### Exercise aim
Reproduce, word for word, every line from the first one down to the line containing "return lambda q: np.maximum(upper(q), lower(q)", and nothing else.

* begin *

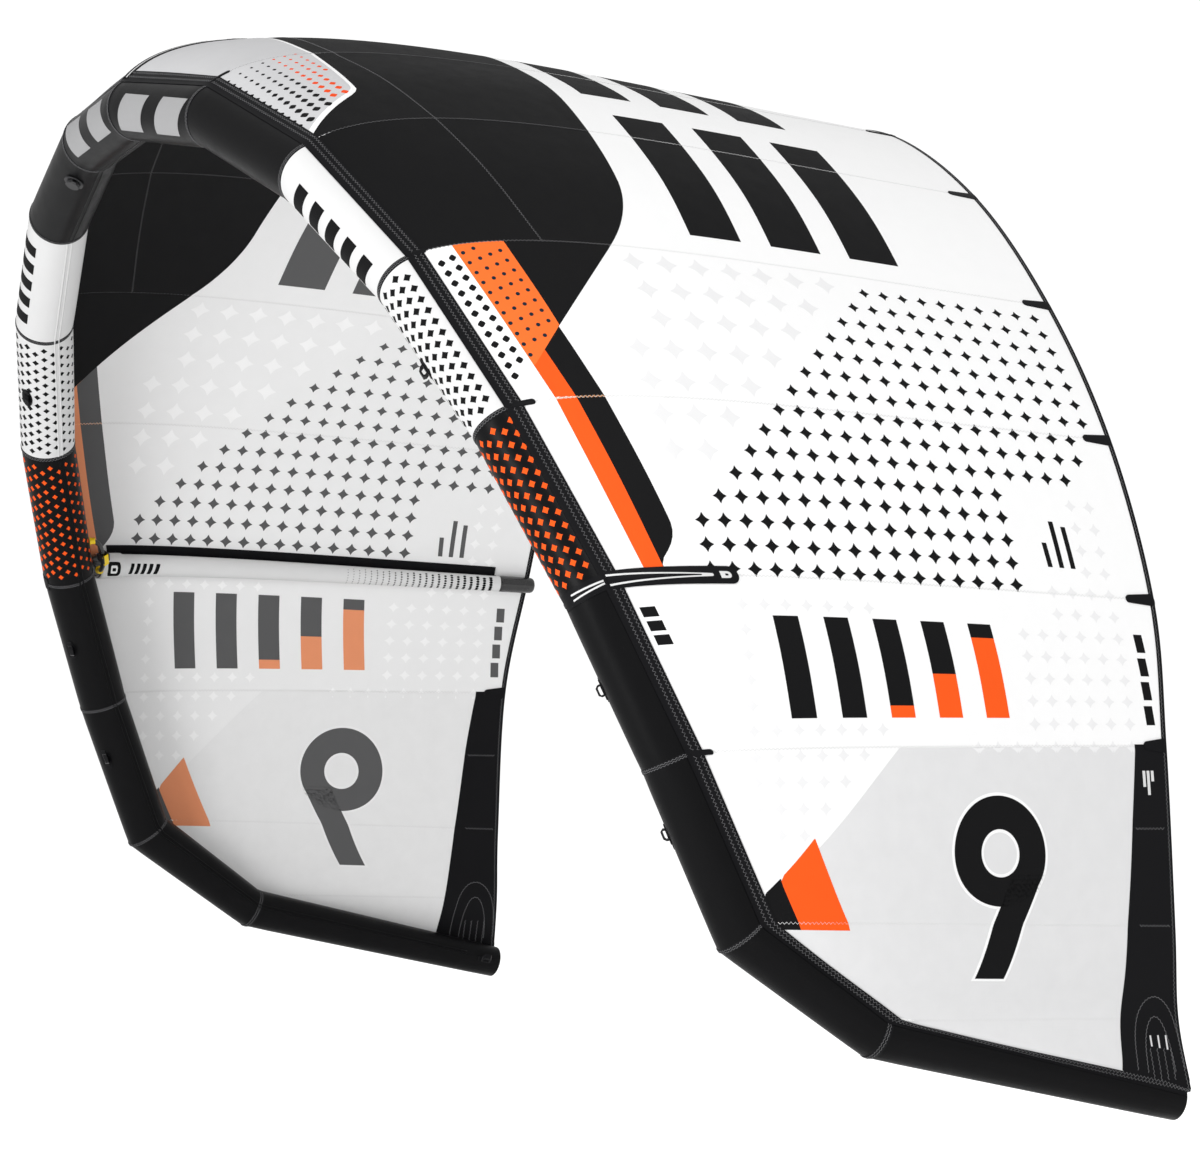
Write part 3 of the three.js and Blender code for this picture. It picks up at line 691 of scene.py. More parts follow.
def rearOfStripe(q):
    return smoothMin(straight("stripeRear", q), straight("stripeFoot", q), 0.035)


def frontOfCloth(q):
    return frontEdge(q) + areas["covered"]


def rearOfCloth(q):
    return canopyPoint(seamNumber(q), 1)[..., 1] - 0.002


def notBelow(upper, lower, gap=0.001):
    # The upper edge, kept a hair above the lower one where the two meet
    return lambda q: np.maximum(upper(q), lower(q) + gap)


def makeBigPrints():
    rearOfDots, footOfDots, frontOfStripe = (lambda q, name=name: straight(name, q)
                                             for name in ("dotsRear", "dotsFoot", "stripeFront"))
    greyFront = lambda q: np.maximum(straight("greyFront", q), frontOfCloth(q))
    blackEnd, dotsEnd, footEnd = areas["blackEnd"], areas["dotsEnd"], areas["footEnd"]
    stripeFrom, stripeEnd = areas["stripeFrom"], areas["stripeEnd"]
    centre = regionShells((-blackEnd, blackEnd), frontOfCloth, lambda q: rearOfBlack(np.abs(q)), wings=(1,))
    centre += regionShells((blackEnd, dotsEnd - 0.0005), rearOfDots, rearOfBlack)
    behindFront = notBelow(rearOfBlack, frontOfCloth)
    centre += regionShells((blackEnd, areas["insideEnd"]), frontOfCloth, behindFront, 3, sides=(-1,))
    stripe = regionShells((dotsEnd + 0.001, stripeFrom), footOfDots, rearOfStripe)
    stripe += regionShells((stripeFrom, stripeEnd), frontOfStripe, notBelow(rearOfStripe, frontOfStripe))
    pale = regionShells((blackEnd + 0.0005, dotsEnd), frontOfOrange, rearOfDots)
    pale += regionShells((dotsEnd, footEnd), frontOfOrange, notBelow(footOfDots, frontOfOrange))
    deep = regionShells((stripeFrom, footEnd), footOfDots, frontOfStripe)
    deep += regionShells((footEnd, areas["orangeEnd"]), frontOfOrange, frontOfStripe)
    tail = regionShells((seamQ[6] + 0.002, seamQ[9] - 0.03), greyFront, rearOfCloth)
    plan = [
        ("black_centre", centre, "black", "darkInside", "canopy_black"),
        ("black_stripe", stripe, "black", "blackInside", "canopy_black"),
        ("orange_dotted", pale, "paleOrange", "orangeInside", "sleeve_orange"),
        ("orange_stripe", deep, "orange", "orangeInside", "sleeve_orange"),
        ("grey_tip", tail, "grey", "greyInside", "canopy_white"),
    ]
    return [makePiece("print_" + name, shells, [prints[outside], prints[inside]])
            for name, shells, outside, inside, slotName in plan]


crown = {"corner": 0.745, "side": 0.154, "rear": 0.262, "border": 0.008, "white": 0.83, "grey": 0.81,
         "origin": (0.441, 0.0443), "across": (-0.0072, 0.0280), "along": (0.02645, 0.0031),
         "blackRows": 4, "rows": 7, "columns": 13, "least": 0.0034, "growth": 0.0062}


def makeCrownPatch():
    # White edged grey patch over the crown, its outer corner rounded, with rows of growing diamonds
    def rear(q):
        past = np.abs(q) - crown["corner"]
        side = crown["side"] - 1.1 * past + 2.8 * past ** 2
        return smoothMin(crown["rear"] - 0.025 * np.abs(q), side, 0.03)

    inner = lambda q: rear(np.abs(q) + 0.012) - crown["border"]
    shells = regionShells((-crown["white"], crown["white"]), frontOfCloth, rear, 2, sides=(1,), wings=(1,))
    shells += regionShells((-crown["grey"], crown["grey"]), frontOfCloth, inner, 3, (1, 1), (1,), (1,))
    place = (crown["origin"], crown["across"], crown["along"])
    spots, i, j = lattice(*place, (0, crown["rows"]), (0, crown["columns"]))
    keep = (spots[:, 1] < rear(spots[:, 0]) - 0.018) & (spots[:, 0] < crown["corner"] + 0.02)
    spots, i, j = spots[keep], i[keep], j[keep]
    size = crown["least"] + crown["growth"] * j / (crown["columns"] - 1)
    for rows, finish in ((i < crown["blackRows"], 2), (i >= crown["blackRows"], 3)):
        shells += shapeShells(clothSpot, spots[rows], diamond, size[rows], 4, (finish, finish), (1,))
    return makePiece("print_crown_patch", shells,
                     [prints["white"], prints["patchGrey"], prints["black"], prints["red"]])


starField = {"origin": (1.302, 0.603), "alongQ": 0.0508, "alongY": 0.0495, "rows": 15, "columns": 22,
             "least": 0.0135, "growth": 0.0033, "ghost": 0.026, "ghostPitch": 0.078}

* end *

### Answer in full
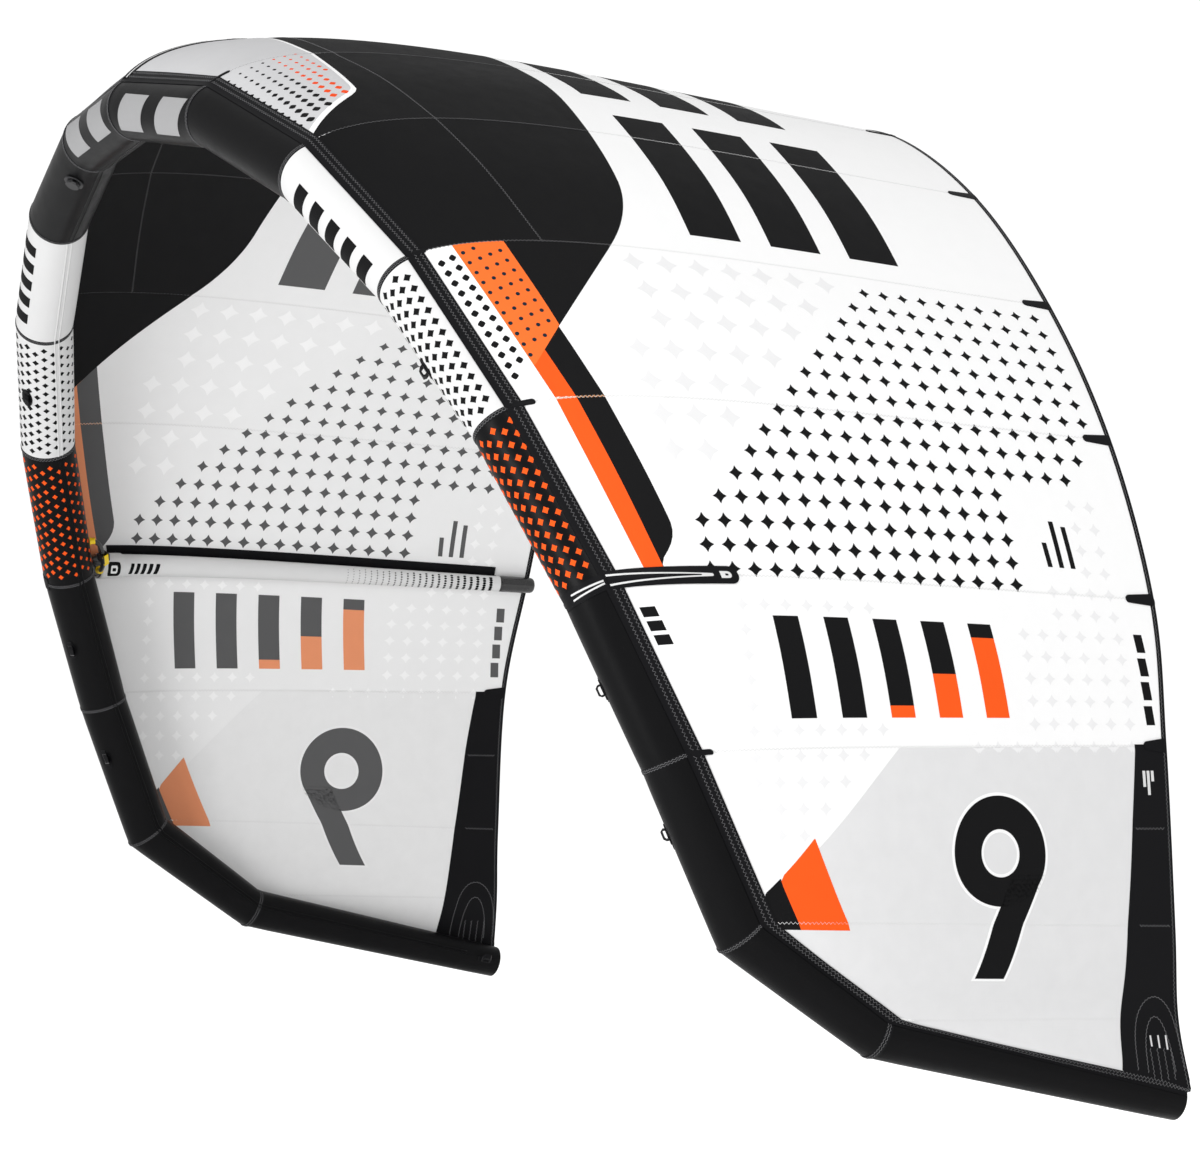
Write part 3 of the three.js and Blender code for this picture. It picks up at line 691 of scene.py. More parts follow.
def rearOfStripe(q):
    return smoothMin(straight("stripeRear", q), straight("stripeFoot", q), 0.035)


def frontOfCloth(q):
    return frontEdge(q) + areas["covered"]


def rearOfCloth(q):
    return canopyPoint(seamNumber(q), 1)[..., 1] - 0.002


def notBelow(upper, lower, gap=0.001):
    # The upper edge, kept a hair above the lower one where the two meet
    return lambda q: np.maximum(upper(q), lower(q) + gap)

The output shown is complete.